**BRIEF:**
Quote every line below exactly as it reads.

>> Begin PROVIDED MATERIAL

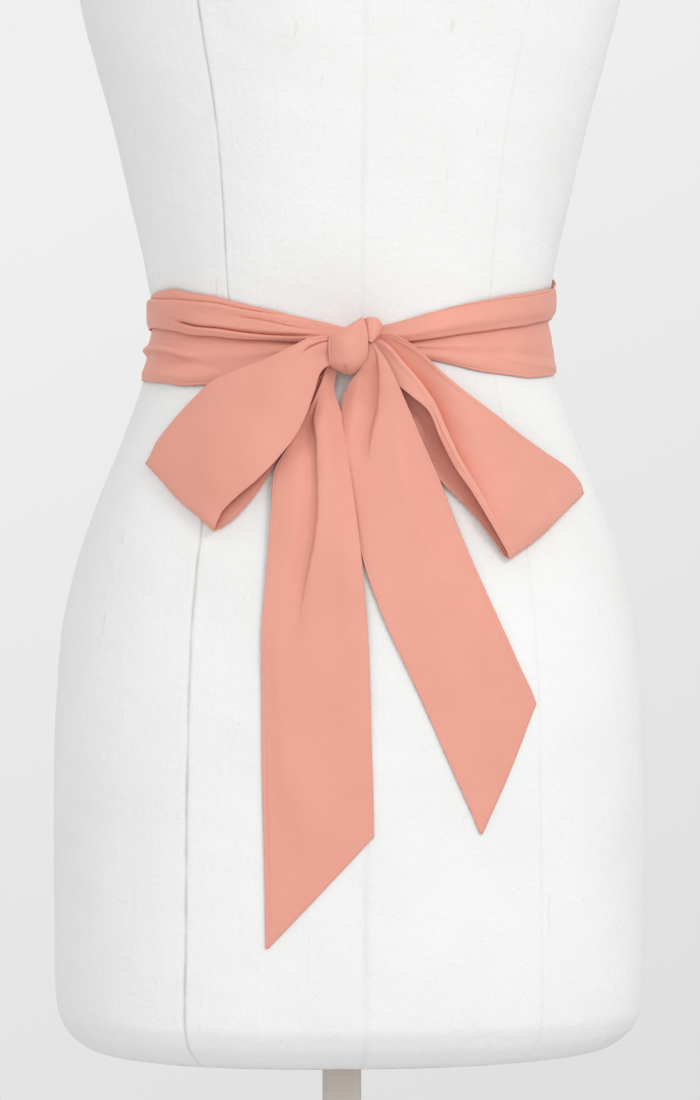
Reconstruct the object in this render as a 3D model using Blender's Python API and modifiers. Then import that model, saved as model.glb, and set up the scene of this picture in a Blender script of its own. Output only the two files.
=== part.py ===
"""Satin sash tied in a bow round the waist of a limbless dress form on a post stand.

Metres, +Z up. The origin is on the floor, under the centre of the round base.
The form faces -Y. Left and right are as seen from the front.
Every size and table below is in millimetres, and heights in the tables count from the waist.
"""
import math
from collections import namedtuple

import bmesh
import bpy
from mathutils import Matrix, Vector

MM = 0.001

# Driving sizes
WAIST_HEIGHT = 1040.0
HEM_BELOW_WAIST = 432.0
CLOTH_WALL = 1.2
CLEARANCE = 0.3
POST_WIDTH = 22.0
POST_OFFSET = -5.0
POST_EDGE = 2.0
FORM_SOCKET_DEPTH = 60.0
BASE_RADIUS = 190.0
BASE_RIM_HEIGHT = 9.0
BASE_CROWN_HEIGHT = 16.0
COLLAR_RADIUS = 28.0
COLLAR_HEIGHT = 46.0
BASE_SOCKET_FLOOR = 8.0
BUST_SPREAD = 74.0
BUST_HEIGHT = 212.0
BUST_FULLNESS = 9.0

# Steps of the curved shapes
FORM_SEGMENTS = 56
BASE_SEGMENTS = 48
BAND_STATIONS = 66
ROW_STEPS = 2

# Cross sections of the form, from the hem up to the top of the neck
FormSection = namedtuple("FormSection", "height half_width front back squareness")
FORM_SECTIONS = [
    FormSection(-432, 130, 74, 71, 2.3),
    FormSection(-430, 143, 87, 84, 2.3),
    FormSection(-427, 156, 99, 97, 2.3),
    FormSection(-421, 165, 107, 105, 2.3),
    FormSection(-414, 171, 113, 110, 2.3),
    FormSection(-403, 175, 118, 115, 2.3),
    FormSection(-376, 176.5, 119.5, 116, 2.3),
    FormSection(-282, 177, 120, 118, 2.3),
    FormSection(-234, 176, 119.5, 121, 2.3),
    FormSection(-186, 173, 118, 122, 2.3),
    FormSection(-150, 166, 115, 118, 2.25),
    FormSection(-102, 150.5, 108, 107, 2.2),
    FormSection(-66, 136, 100, 96, 2.2),
    FormSection(-33, 125, 92.5, 87, 2.2),
    FormSection(0, 118.5, 88, 82, 2.2),
    FormSection(36, 123, 91, 84, 2.2),
    FormSection(72, 130.5, 96, 87, 2.2),
    FormSection(126, 143, 105, 91, 2.25),
    FormSection(162, 153, 110, 93, 2.3),
    FormSection(198, 162, 113, 95, 2.3),
    FormSection(240, 166, 114, 98, 2.3),
    FormSection(285, 165, 109, 102, 2.3),
    FormSection(325, 169, 98, 103, 2.3),
    FormSection(352, 172, 84, 97, 2.25),
    FormSection(370, 162, 72, 88, 2.2),
    FormSection(386, 138, 63, 78, 2.15),
    FormSection(402, 106, 57, 70, 2.1),
    FormSection(418, 80, 54, 65, 2.05),
    FormSection(436, 63, 52, 61, 2.0),
    FormSection(456, 57, 50, 58, 2.0),
    FormSection(472, 56, 49.5, 57.5, 2.0),
    FormSection(474, 54, 47.5, 55.5, 2.0),
]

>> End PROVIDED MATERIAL

**CORRECT OUTPUT:**
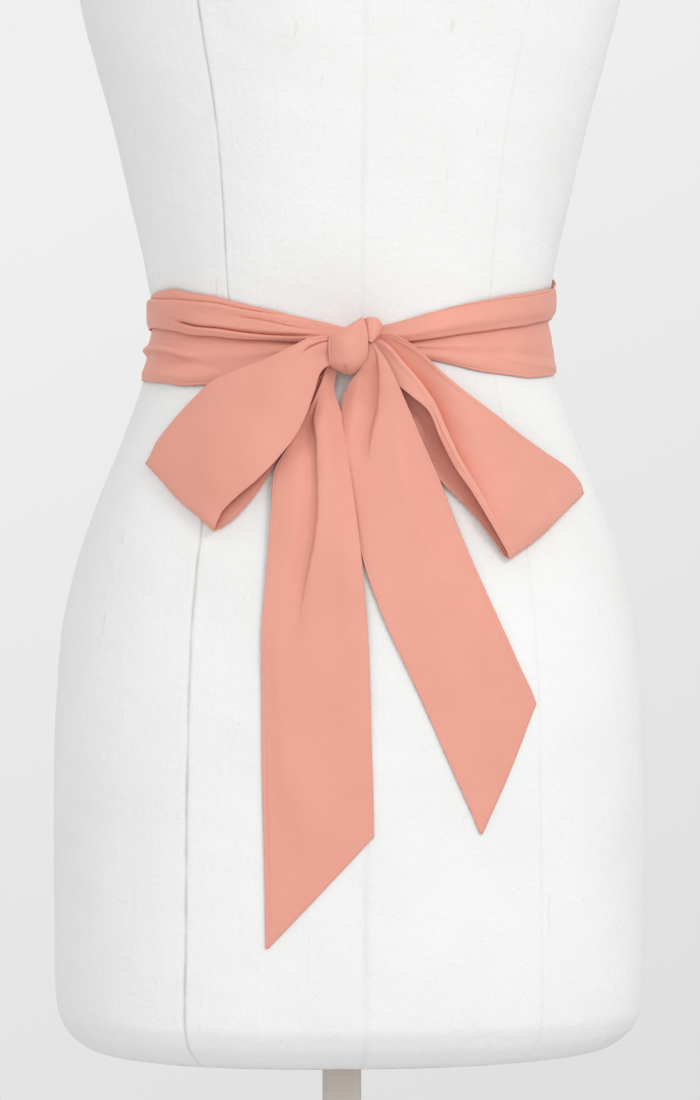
Reconstruct the object in this render as a 3D model using Blender's Python API and modifiers. Then import that model, saved as model.glb, and set up the scene of this picture in a Blender script of its own. Output only the two files.
=== part.py ===
"""Satin sash tied in a bow round the waist of a limbless dress form on a post stand.

Metres, +Z up. The origin is on the floor, under the centre of the round base.
The form faces -Y. Left and right are as seen from the front.
Every size and table below is in millimetres, and heights in the tables count from the waist.
"""
import math
from collections import namedtuple

import bmesh
import bpy
from mathutils import Matrix, Vector

MM = 0.001

# Driving sizes
WAIST_HEIGHT = 1040.0
HEM_BELOW_WAIST = 432.0
CLOTH_WALL = 1.2
CLEARANCE = 0.3
POST_WIDTH = 22.0
POST_OFFSET = -5.0
POST_EDGE = 2.0
FORM_SOCKET_DEPTH = 60.0
BASE_RADIUS = 190.0
BASE_RIM_HEIGHT = 9.0
BASE_CROWN_HEIGHT = 16.0
COLLAR_RADIUS = 28.0
COLLAR_HEIGHT = 46.0
BASE_SOCKET_FLOOR = 8.0
BUST_SPREAD = 74.0
BUST_HEIGHT = 212.0
BUST_FULLNESS = 9.0

# Steps of the curved shapes
FORM_SEGMENTS = 56
BASE_SEGMENTS = 48
BAND_STATIONS = 66
ROW_STEPS = 2

# Cross sections of the form, from the hem up to the top of the neck
FormSection = namedtuple("FormSection", "height half_width front back squareness")
FORM_SECTIONS = [
    FormSection(-432, 130, 74, 71, 2.3),
    FormSection(-430, 143, 87, 84, 2.3),
    FormSection(-427, 156, 99, 97, 2.3),
    FormSection(-421, 165, 107, 105, 2.3),
    FormSection(-414, 171, 113, 110, 2.3),
    FormSection(-403, 175, 118, 115, 2.3),
    FormSection(-376, 176.5, 119.5, 116, 2.3),
    FormSection(-282, 177, 120, 118, 2.3),
    FormSection(-234, 176, 119.5, 121, 2.3),
    FormSection(-186, 173, 118, 122, 2.3),
    FormSection(-150, 166, 115, 118, 2.25),
    FormSection(-102, 150.5, 108, 107, 2.2),
    FormSection(-66, 136, 100, 96, 2.2),
    FormSection(-33, 125, 92.5, 87, 2.2),
    FormSection(0, 118.5, 88, 82, 2.2),
    FormSection(36, 123, 91, 84, 2.2),
    FormSection(72, 130.5, 96, 87, 2.2),
    FormSection(126, 143, 105, 91, 2.25),
    FormSection(162, 153, 110, 93, 2.3),
    FormSection(198, 162, 113, 95, 2.3),
    FormSection(240, 166, 114, 98, 2.3),
    FormSection(285, 165, 109, 102, 2.3),
    FormSection(325, 169, 98, 103, 2.3),
    FormSection(352, 172, 84, 97, 2.25),
    FormSection(370, 162, 72, 88, 2.2),
    FormSection(386, 138, 63, 78, 2.15),
    FormSection(402, 106, 57, 70, 2.1),
    FormSection(418, 80, 54, 65, 2.05),
    FormSection(436, 63, 52, 61, 2.0),
    FormSection(456, 57, 50, 58, 2.0),
    FormSection(472, 56, 49.5, 57.5, 2.0),
    FormSection(474, 54, 47.5, 55.5, 2.0),
]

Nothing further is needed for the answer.